>>>
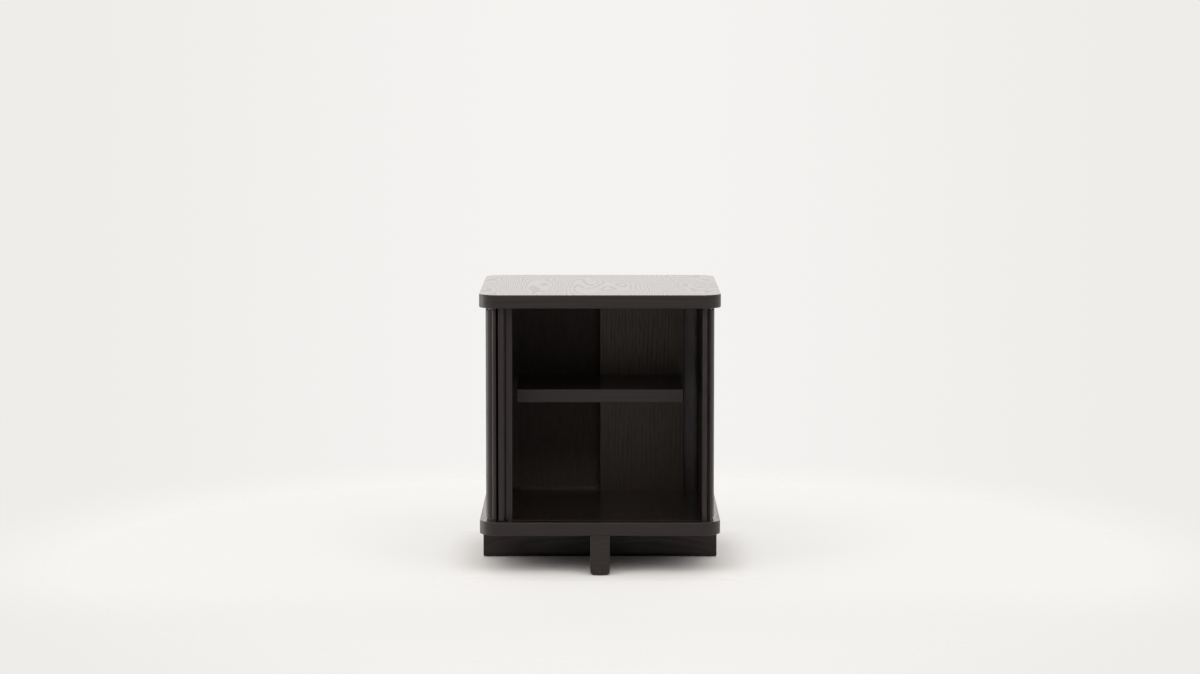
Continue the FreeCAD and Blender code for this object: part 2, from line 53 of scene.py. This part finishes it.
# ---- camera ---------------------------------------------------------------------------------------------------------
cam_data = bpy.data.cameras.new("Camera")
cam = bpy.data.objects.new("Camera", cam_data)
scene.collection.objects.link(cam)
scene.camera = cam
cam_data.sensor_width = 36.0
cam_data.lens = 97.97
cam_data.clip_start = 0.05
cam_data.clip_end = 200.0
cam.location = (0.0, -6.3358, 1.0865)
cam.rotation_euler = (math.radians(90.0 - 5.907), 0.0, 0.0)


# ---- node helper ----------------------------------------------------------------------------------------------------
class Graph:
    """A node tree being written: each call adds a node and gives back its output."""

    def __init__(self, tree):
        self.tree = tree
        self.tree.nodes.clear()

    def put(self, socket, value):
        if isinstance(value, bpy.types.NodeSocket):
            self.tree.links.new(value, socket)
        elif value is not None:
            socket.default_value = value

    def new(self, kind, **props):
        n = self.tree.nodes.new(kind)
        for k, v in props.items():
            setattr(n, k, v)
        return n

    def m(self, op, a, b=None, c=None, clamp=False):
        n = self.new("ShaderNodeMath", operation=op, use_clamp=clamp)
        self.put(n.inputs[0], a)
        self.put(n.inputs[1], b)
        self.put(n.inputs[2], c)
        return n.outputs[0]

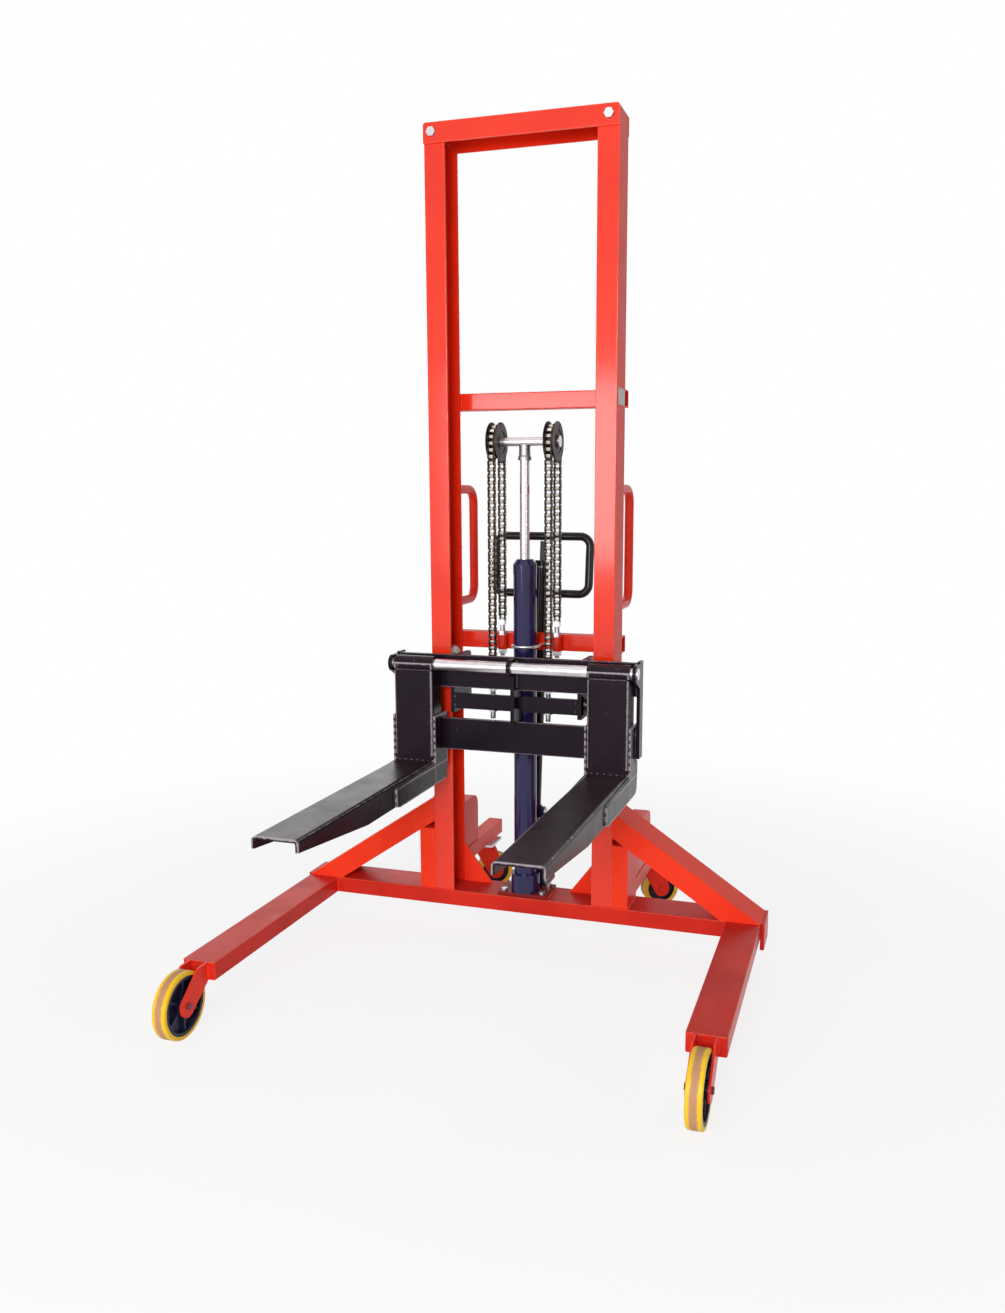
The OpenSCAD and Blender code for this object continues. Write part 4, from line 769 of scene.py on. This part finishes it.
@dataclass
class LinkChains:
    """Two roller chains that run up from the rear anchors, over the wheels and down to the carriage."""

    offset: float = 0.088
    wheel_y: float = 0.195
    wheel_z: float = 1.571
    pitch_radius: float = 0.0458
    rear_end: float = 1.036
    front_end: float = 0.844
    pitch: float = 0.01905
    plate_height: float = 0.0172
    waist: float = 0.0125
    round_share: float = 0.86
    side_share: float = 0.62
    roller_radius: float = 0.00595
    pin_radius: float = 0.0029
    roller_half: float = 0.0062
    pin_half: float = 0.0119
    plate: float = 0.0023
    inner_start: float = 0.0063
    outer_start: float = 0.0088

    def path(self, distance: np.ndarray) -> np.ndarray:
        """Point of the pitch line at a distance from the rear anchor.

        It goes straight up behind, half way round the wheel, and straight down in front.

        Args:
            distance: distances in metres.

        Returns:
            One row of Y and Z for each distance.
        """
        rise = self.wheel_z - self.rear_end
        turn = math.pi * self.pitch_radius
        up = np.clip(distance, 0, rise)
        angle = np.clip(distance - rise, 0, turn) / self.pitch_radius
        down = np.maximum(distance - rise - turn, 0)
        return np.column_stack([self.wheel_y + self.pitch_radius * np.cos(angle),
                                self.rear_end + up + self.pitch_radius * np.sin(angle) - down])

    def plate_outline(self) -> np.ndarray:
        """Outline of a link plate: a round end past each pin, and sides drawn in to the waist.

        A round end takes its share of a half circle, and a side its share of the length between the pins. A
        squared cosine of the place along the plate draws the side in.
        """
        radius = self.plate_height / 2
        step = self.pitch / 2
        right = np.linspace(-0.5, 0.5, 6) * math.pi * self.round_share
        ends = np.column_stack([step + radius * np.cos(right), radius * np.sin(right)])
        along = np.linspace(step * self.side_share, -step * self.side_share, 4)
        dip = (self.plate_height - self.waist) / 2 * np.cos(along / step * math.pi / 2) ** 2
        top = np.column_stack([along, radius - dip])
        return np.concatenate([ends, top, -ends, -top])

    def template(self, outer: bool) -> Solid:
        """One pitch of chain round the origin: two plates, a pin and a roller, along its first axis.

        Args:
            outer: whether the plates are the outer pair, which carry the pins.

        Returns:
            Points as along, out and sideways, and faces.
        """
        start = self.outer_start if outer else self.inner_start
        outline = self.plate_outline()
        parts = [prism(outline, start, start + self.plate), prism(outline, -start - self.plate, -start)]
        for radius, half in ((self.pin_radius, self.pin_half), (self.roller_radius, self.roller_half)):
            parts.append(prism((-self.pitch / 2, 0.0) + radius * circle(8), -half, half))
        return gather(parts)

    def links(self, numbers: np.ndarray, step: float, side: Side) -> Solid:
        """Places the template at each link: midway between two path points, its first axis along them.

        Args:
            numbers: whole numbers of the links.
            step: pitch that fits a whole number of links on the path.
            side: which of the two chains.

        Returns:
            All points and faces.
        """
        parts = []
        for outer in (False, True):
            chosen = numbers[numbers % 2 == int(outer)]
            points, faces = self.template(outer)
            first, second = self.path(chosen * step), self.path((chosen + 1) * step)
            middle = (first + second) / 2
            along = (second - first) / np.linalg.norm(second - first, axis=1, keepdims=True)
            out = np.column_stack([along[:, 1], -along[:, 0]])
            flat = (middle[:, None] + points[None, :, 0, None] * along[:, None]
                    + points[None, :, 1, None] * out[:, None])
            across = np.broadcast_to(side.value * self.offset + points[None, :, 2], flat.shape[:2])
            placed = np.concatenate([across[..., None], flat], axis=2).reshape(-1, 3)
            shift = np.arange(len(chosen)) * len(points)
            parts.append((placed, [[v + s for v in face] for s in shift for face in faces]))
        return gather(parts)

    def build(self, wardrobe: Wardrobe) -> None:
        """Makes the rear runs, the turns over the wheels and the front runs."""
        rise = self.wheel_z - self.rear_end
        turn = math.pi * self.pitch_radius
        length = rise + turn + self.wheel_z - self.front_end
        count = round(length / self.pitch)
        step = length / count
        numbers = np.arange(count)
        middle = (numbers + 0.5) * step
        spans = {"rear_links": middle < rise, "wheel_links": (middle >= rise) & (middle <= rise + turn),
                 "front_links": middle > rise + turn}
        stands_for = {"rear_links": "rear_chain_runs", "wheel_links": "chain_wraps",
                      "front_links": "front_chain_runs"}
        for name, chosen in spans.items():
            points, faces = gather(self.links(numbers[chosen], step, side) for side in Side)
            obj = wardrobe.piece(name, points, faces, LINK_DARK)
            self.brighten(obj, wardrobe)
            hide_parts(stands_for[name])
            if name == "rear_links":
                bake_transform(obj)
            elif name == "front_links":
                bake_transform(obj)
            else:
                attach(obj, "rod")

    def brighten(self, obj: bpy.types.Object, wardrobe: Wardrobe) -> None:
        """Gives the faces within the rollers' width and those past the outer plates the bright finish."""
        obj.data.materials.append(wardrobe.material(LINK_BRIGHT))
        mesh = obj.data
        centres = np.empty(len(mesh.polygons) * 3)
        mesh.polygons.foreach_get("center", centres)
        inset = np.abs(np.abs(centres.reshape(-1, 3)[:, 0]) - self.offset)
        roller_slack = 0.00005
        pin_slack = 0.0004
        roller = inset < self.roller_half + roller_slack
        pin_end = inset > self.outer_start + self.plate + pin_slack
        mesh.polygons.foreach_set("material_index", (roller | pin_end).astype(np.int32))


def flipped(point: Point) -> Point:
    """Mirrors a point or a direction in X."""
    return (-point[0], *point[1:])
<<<
Direction
Copy out the whole listing exactly as written.

Answer for the task
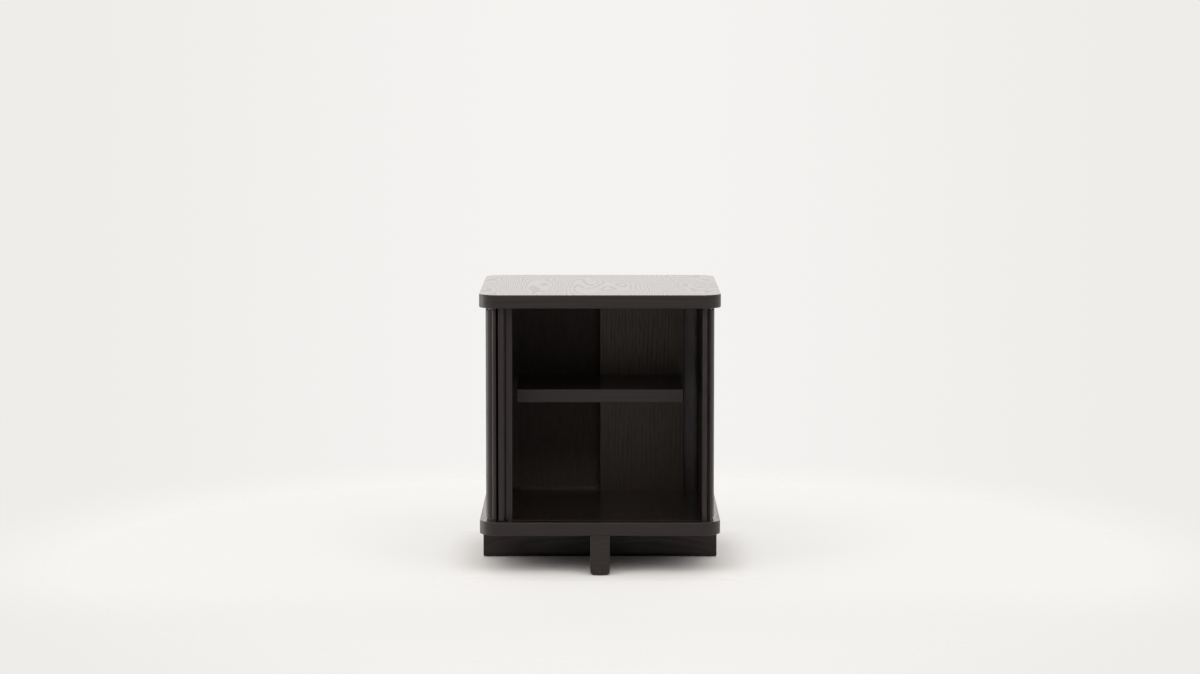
Continue the FreeCAD and Blender code for this object: part 2, from line 53 of scene.py. This part finishes it.
# ---- camera ---------------------------------------------------------------------------------------------------------
cam_data = bpy.data.cameras.new("Camera")
cam = bpy.data.objects.new("Camera", cam_data)
scene.collection.objects.link(cam)
scene.camera = cam
cam_data.sensor_width = 36.0
cam_data.lens = 97.97
cam_data.clip_start = 0.05
cam_data.clip_end = 200.0
cam.location = (0.0, -6.3358, 1.0865)
cam.rotation_euler = (math.radians(90.0 - 5.907), 0.0, 0.0)


# ---- node helper ----------------------------------------------------------------------------------------------------
class Graph:
    """A node tree being written: each call adds a node and gives back its output."""

    def __init__(self, tree):
        self.tree = tree
        self.tree.nodes.clear()

    def put(self, socket, value):
        if isinstance(value, bpy.types.NodeSocket):
            self.tree.links.new(value, socket)
        elif value is not None:
            socket.default_value = value

    def new(self, kind, **props):
        n = self.tree.nodes.new(kind)
        for k, v in props.items():
            setattr(n, k, v)
        return n

    def m(self, op, a, b=None, c=None, clamp=False):
        n = self.new("ShaderNodeMath", operation=op, use_clamp=clamp)
        self.put(n.inputs[0], a)
        self.put(n.inputs[1], b)
        self.put(n.inputs[2], c)
        return n.outputs[0]

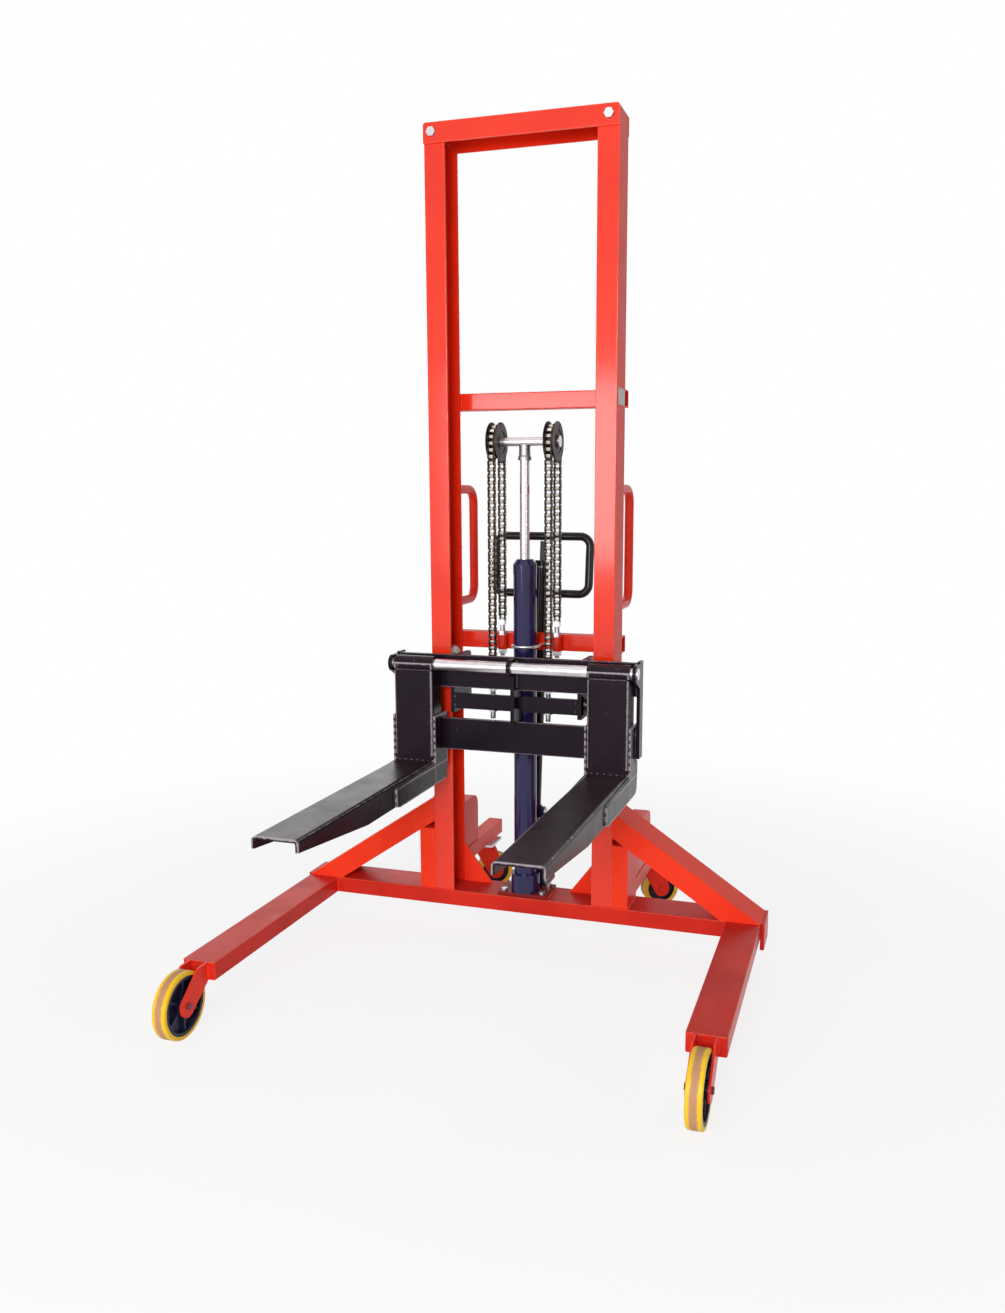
The OpenSCAD and Blender code for this object continues. Write part 4, from line 769 of scene.py on. This part finishes it.
@dataclass
class LinkChains:
    """Two roller chains that run up from the rear anchors, over the wheels and down to the carriage."""

    offset: float = 0.088
    wheel_y: float = 0.195
    wheel_z: float = 1.571
    pitch_radius: float = 0.0458
    rear_end: float = 1.036
    front_end: float = 0.844
    pitch: float = 0.01905
    plate_height: float = 0.0172
    waist: float = 0.0125
    round_share: float = 0.86
    side_share: float = 0.62
    roller_radius: float = 0.00595
    pin_radius: float = 0.0029
    roller_half: float = 0.0062
    pin_half: float = 0.0119
    plate: float = 0.0023
    inner_start: float = 0.0063
    outer_start: float = 0.0088

    def path(self, distance: np.ndarray) -> np.ndarray:
        """Point of the pitch line at a distance from the rear anchor.

        It goes straight up behind, half way round the wheel, and straight down in front.

        Args:
            distance: distances in metres.

        Returns:
            One row of Y and Z for each distance.
        """
        rise = self.wheel_z - self.rear_end
        turn = math.pi * self.pitch_radius
        up = np.clip(distance, 0, rise)
        angle = np.clip(distance - rise, 0, turn) / self.pitch_radius
        down = np.maximum(distance - rise - turn, 0)
        return np.column_stack([self.wheel_y + self.pitch_radius * np.cos(angle),
                                self.rear_end + up + self.pitch_radius * np.sin(angle) - down])

    def plate_outline(self) -> np.ndarray:
        """Outline of a link plate: a round end past each pin, and sides drawn in to the waist.

        A round end takes its share of a half circle, and a side its share of the length between the pins. A
        squared cosine of the place along the plate draws the side in.
        """
        radius = self.plate_height / 2
        step = self.pitch / 2
        right = np.linspace(-0.5, 0.5, 6) * math.pi * self.round_share
        ends = np.column_stack([step + radius * np.cos(right), radius * np.sin(right)])
        along = np.linspace(step * self.side_share, -step * self.side_share, 4)
        dip = (self.plate_height - self.waist) / 2 * np.cos(along / step * math.pi / 2) ** 2
        top = np.column_stack([along, radius - dip])
        return np.concatenate([ends, top, -ends, -top])

    def template(self, outer: bool) -> Solid:
        """One pitch of chain round the origin: two plates, a pin and a roller, along its first axis.

        Args:
            outer: whether the plates are the outer pair, which carry the pins.

        Returns:
            Points as along, out and sideways, and faces.
        """
        start = self.outer_start if outer else self.inner_start
        outline = self.plate_outline()
        parts = [prism(outline, start, start + self.plate), prism(outline, -start - self.plate, -start)]
        for radius, half in ((self.pin_radius, self.pin_half), (self.roller_radius, self.roller_half)):
            parts.append(prism((-self.pitch / 2, 0.0) + radius * circle(8), -half, half))
        return gather(parts)

    def links(self, numbers: np.ndarray, step: float, side: Side) -> Solid:
        """Places the template at each link: midway between two path points, its first axis along them.

        Args:
            numbers: whole numbers of the links.
            step: pitch that fits a whole number of links on the path.
            side: which of the two chains.

        Returns:
            All points and faces.
        """
        parts = []
        for outer in (False, True):
            chosen = numbers[numbers % 2 == int(outer)]
            points, faces = self.template(outer)
            first, second = self.path(chosen * step), self.path((chosen + 1) * step)
            middle = (first + second) / 2
            along = (second - first) / np.linalg.norm(second - first, axis=1, keepdims=True)
            out = np.column_stack([along[:, 1], -along[:, 0]])
            flat = (middle[:, None] + points[None, :, 0, None] * along[:, None]
                    + points[None, :, 1, None] * out[:, None])
            across = np.broadcast_to(side.value * self.offset + points[None, :, 2], flat.shape[:2])
            placed = np.concatenate([across[..., None], flat], axis=2).reshape(-1, 3)
            shift = np.arange(len(chosen)) * len(points)
            parts.append((placed, [[v + s for v in face] for s in shift for face in faces]))
        return gather(parts)

    def build(self, wardrobe: Wardrobe) -> None:
        """Makes the rear runs, the turns over the wheels and the front runs."""
        rise = self.wheel_z - self.rear_end
        turn = math.pi * self.pitch_radius
        length = rise + turn + self.wheel_z - self.front_end
        count = round(length / self.pitch)
        step = length / count
        numbers = np.arange(count)
        middle = (numbers + 0.5) * step
        spans = {"rear_links": middle < rise, "wheel_links": (middle >= rise) & (middle <= rise + turn),
                 "front_links": middle > rise + turn}
        stands_for = {"rear_links": "rear_chain_runs", "wheel_links": "chain_wraps",
                      "front_links": "front_chain_runs"}
        for name, chosen in spans.items():
            points, faces = gather(self.links(numbers[chosen], step, side) for side in Side)
            obj = wardrobe.piece(name, points, faces, LINK_DARK)
            self.brighten(obj, wardrobe)
            hide_parts(stands_for[name])
            if name == "rear_links":
                bake_transform(obj)
            elif name == "front_links":
                bake_transform(obj)
            else:
                attach(obj, "rod")

    def brighten(self, obj: bpy.types.Object, wardrobe: Wardrobe) -> None:
        """Gives the faces within the rollers' width and those past the outer plates the bright finish."""
        obj.data.materials.append(wardrobe.material(LINK_BRIGHT))
        mesh = obj.data
        centres = np.empty(len(mesh.polygons) * 3)
        mesh.polygons.foreach_get("center", centres)
        inset = np.abs(np.abs(centres.reshape(-1, 3)[:, 0]) - self.offset)
        roller_slack = 0.00005
        pin_slack = 0.0004
        roller = inset < self.roller_half + roller_slack
        pin_end = inset > self.outer_start + self.plate + pin_slack
        mesh.polygons.foreach_set("material_index", (roller | pin_end).astype(np.int32))


def flipped(point: Point) -> Point:
    """Mirrors a point or a direction in X."""
    return (-point[0], *point[1:])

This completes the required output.